Lavy raises other issues on appeal which we deem to be without merit.
Affirmed.
BAKES, C.J., and JOHNSON and McDEVITT, JJ. concur.. The following discussion took place at the time Lavy entered his guilty plea:
THE COURT: Before I can permit you to withdraw your not guilty pleas and enter a plea of guilty, the court must satisfy itself this is a free and voluntary act, that you are making this decision knowingly and that it is not as a result of any threats of promises. Do you feel this is a voluntary decision on your part?
DEFENDANT LAVY: Yes, it is.
*845THE COURT: Have you been threatened or coerced to change your plea to a plea of guilty to any of these charges?
DEFENDANT LAVY: No.
THE COURT: Have any promises been made to you?
DEFENDANT LAVY: No.
THE COURT: Have there been any plea negotiations?
DEFENDANT LAVY: Yes, there have been.
THE COURT: What is your understanding concerning any plea negotiations?
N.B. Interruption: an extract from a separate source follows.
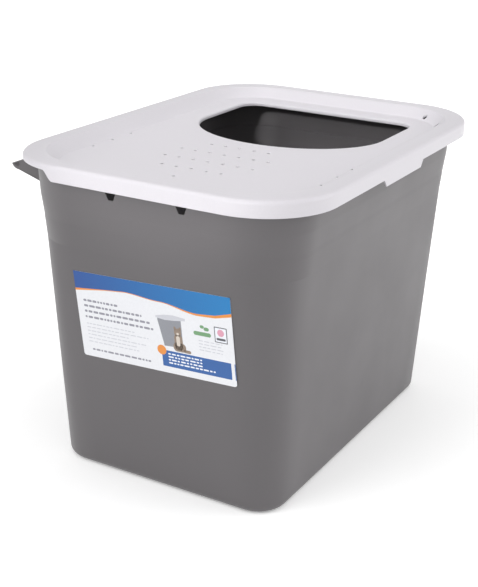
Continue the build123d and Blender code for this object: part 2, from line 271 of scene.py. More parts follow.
def freeze(piece):
    """Turn a piece's modifiers into its plain mesh."""
    bpy.context.view_layer.update()
    depsgraph = bpy.context.evaluated_depsgraph_get()
    mesh = bpy.data.meshes.new_from_object(
        piece.evaluated_get(depsgraph), preserve_all_data_layers=True, depsgraph=depsgraph
    )
    if not mesh.polygons:
        raise RuntimeError(f"{piece.name} came out empty")
    piece.modifiers.clear()
    piece.data = mesh


def soften(piece, angle=35.0):
    """Smooth shading that keeps flat faces flat and corners over the angle sharp."""
    for polygon in piece.data.polygons:
        polygon.use_smooth = True
    piece.data.set_sharp_from_angle(angle=math.radians(angle))
    weighted = piece.modifiers.new("flat faces", "WEIGHTED_NORMAL")
    weighted.keep_sharp = True
    weighted.weight = 100
    freeze(piece)


def hand_over(piece, body, slot, *nodes):
    """Put a finished piece on its body, in place of the frame's own nodes."""
    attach(piece, body)
    if nodes:
        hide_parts(*nodes)


def refined_copy(node, name, bevel):
    """A frame node's shape with its flat faces rejoined and its edges rounded."""
    piece = bpy.data.objects.new(name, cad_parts[node].data.copy())
    bpy.context.scene.collection.objects.link(piece)
    piece.data.materials.clear()
    if piece.data.has_custom_normals:
        with bpy.context.temp_override(object=piece, active_object=piece, selected_objects=[piece]):
            bpy.ops.mesh.customdata_custom_splitnormals_clear()
    weld = piece.modifiers.new("weld", "WELD")
    weld.merge_threshold = 0.002 * MM
    flat = piece.modifiers.new("flat", "DECIMATE")
    flat.decimate_type = "DISSOLVE"
    flat.angle_limit = math.radians(1.0)
    edge = piece.modifiers.new("edge", "BEVEL")
    edge.width = bevel
    edge.segments = 3
    edge.limit_method = "ANGLE"
    edge.angle_limit = math.radians(40)
    freeze(piece)
    soften(piece, 50.0)
    return piece


# ---- materials ------------------------------------------------------------------------

def add_node(tree, kind, inputs=(), **settings):
    """Add a node, set its properties, and fill or link its inputs by name or number."""
    node = tree.nodes.new(kind)
    for name, value in settings.items():
        setattr(node, name, value)
    for key, value in dict(inputs).items():
        if isinstance(value, bpy.types.NodeSocket):
            tree.links.new(value, node.inputs[key])
        else:
            node.inputs[key].default_value = value
    return node


def new_material(name):
    material = bpy.data.materials.new(name)
    material.use_nodes = True
    material.node_tree.nodes.clear()
    return material, material.node_tree


def moulded_polypropylene(name, base, rough, grain_mm, cloud_mm, cloud):
    """Injection-moulded polypropylene from a spark-eroded tool.

    The tool's fine grain breaks up the gloss, so lights show as soft pools. Slow clouds in
    colour and gloss are the melt's flow. The grain also tints the colour as painted light: its
    raised spots a touch lighter as a painted highlight, its pits as much darker as painted shade.
    """
    material, tree = new_material(name)
    place = add_node(tree, "ShaderNodeTexCoord").outputs["Object"]
    clouds = add_node(
        tree, "ShaderNodeTexNoise",
        {"Vector": place, "Scale": 1 / (cloud_mm * MM), "Detail": 3.0, "Roughness": 0.5},
    ).outputs["Fac"]
    grain = add_node(
        tree, "ShaderNodeTexNoise",
        {"Vector": place, "Scale": 1 / (grain_mm * MM), "Detail": 2.0, "Roughness": 0.6},
    ).outputs["Fac"]
    tint = add_node(
        tree, "ShaderNodeMapRange",
        {"Value": clouds, "From Min": 0.3, "From Max": 0.7, "To Min": 1 - cloud, "To Max": 1 + cloud},
    ).outputs["Result"]
    # painted light: the grain's raised spots are coloured up to 1.5 % lighter as a painted highlight and
    # its pits as much darker as painted shade
    painted_grain_shading = add_node(
        tree, "ShaderNodeMapRange",
        {"Value": grain, "From Min": 0.3, "From Max": 0.7, "To Min": 0.985, "To Max": 1.015},
    ).outputs["Result"]
    shade = add_node(tree, "ShaderNodeMath", {0: tint, 1: painted_grain_shading}, operation="MULTIPLY").outputs["Value"]
    body = add_node(
        tree, "ShaderNodeVectorMath", {0: (*base[:3],), "Scale": shade}, operation="SCALE"
    ).outputs["Vector"]
    gloss = add_node(
        tree, "ShaderNodeMapRange",
        {"Value": clouds, "From Min": 0.3, "From Max": 0.7, "To Min": rough - 0.05, "To Max": rough + 0.05},
    ).outputs["Result"]
    relief = add_node(
        tree, "ShaderNodeBump", {"Height": grain, "Strength": 0.12, "Distance": 0.05 * MM}
    ).outputs["Normal"]
    shader = add_node(
        tree, "ShaderNodeBsdfPrincipled",
        {"Base Color": body, "Roughness": gloss, "IOR": 1.49, "Normal": relief},
    )
    add_node(tree, "ShaderNodeOutputMaterial", {"Surface": shader.outputs["BSDF"]})
    return material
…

DEFENDANT LAVY: If I plead guilty to two charges, the rest will be dropped.
THE COURT: That’s it?
DEFENDANT LAVY: Yes.
. In response to Lavy’s appeal for leniency the trial court stated the following:
The problem in this case, the problem that Mr. Lavy is having trouble understanding, and the problem that counsel is having trouble understanding is the fact that he is a first offender.
He has been sentenced to the penitentiary. I think the Defendant should know if he were not a first offender, he would have been sent to the penitentiary until he's an old man if he was not a first offender. I took that into account.
I cannot conceive of a methamphetamine kitchen being treated as anything other than a very, very serious matter. Extremely serious. It carries a life penalty.